One of my favorite college basketball blogs is a site called The Mikan Drill, a site that looks at the Xs and Os of the college game. Something that they have been over there since the season has ended was Season Leftovers, looking at some great sets over the course of the college season. An idea so good, that I decided to bring it over here during the NBA offseason.
In my opinion, post timeout playcalling really proves your Xs and Os knowledge as a head coach. You usually call a timeout because the other team is making a run and you need a bucket or because the game is close late and you need a basket to take the lead or put the game away. Needing a basket, you are more likely to run your best stuff, whether it be a set you practice all of the time, or a play that you drew up right on the sideline.
The Pinch Screen
Maybe my favorite set coming out of timeouts was the pinch screen for a shooter. A number of different teams ran this set (the Nets, Hornets, and Hawks all come to mind), and they were all able to have success with it.
The play starts with Jamal Crawford bringing the ball up along the sideline. Once that happens, he positions himself under the rim by curling around his two bigs.
Once Crawford gets under the rim, he shoots the gap left by his two bigs, doubles back and heads towards the sideline.
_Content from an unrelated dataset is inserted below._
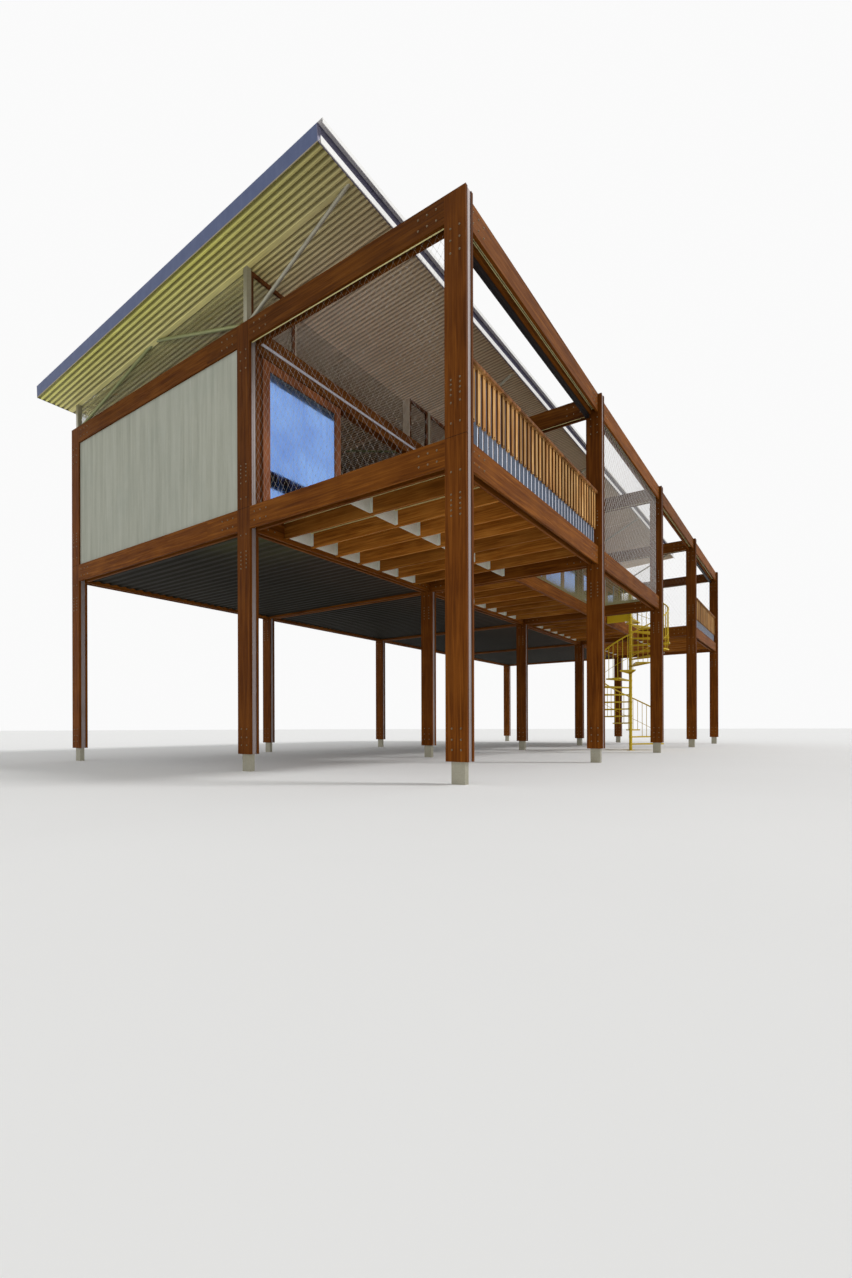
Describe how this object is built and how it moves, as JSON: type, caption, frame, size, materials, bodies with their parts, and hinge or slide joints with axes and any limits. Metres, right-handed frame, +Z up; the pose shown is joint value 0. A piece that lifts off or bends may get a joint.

As soon as Jamal Crawford clears them, the two bigs pinch, touching shoulders and not letting the defender (in this case Derek Fisher) slip through.
Basically you now have a wall in place between the defender and the shooter. Joe Johnson hits Crawford with the pass and with nobody on the Lakers in position to contest the shot, Crawford is able to knock it down. Here is the play in real time:
Like I said, an effective set that always seems to result in a wide open shot. Defenses never seem prepared for this set, and part of the reason is because the teams that run it spring it on the defenses every so often, rather than once a game. Unprepared, the defenders of the bigs setting screens usually don’t think to help on the defender getting pinched.
Off-Ball Screens For Duncan
While the pinch screen was my favorite set coming out of timeouts, my favorite single play coming out of a timeout took place during a meaningless regular season game between the Bucks and the Spurs. With the Spurs up three points, looking to put the game away, coach Gregg Popovich ran one of the best plays of the season that got Tim Duncan open under the basket with nobody within five feet of him:
The Spurs set up in a standard box set with Tony Parker inbounding the basketball from the sideline. As soon as the ball is given to Parker, Duncan flashes to the basketball and gets it.
Duncan takes one dribble at Parker and hands it back to him. The Bucks decide to play this as if it is a screen (which it basically is), meaning Andrew Bogut needs to hedge it.
As Bogut leaves Duncan to hedge, Duncan starts his cut from the wing to the opposite block. As this takes place, there are a number of things happening. Matt Bonner gets in position to set a second screen for Tony Parker. At the same time, both George Hill and Manu Ginobili come from their positions on the low blocks to set a screen at the foul line. The main purpose of these screens is to prevent Bogut from returning to his man, Tim Duncan.
The result is mass confusion at the top of the key with eight players filling up that area. This exactly what Coach Popovich hoped would happen when he drew up this play. The only players that aren’t at the top of the key are Tony Parker and Tim Duncan.
Parker throws a pinpoint pass to Duncan and he is able to finish with a dunk. Here is the play in real time:
This is just a thing of beauty. Everything that the Spurs do in this set has a reason. Matt Bonner setting a second screen does a good job of creating even more confusion in addition to giving Tony Parker a terrific passing lane. The two backscreens do a nice job of getting in the way of anyone trying to get back to Duncan.
Maybe the most impressive part of this play is that this wasn’t coming out of a timeout, meaning this is a play that the Spurs practice all the time and Popovich has in his back pocket to use whenever he wants. Here is an overhead angle, which does a good job showing how effective the backscreens really are:
The only mistake that I see made by the Bucks is that Luc Mbah a Moute could have left Ginobili to try help on Duncan. Other than that, this is all Spurs’ execution leading to a wide open dunk. This has to be the best “set” play of the season, and it really doesn’t have any challengers.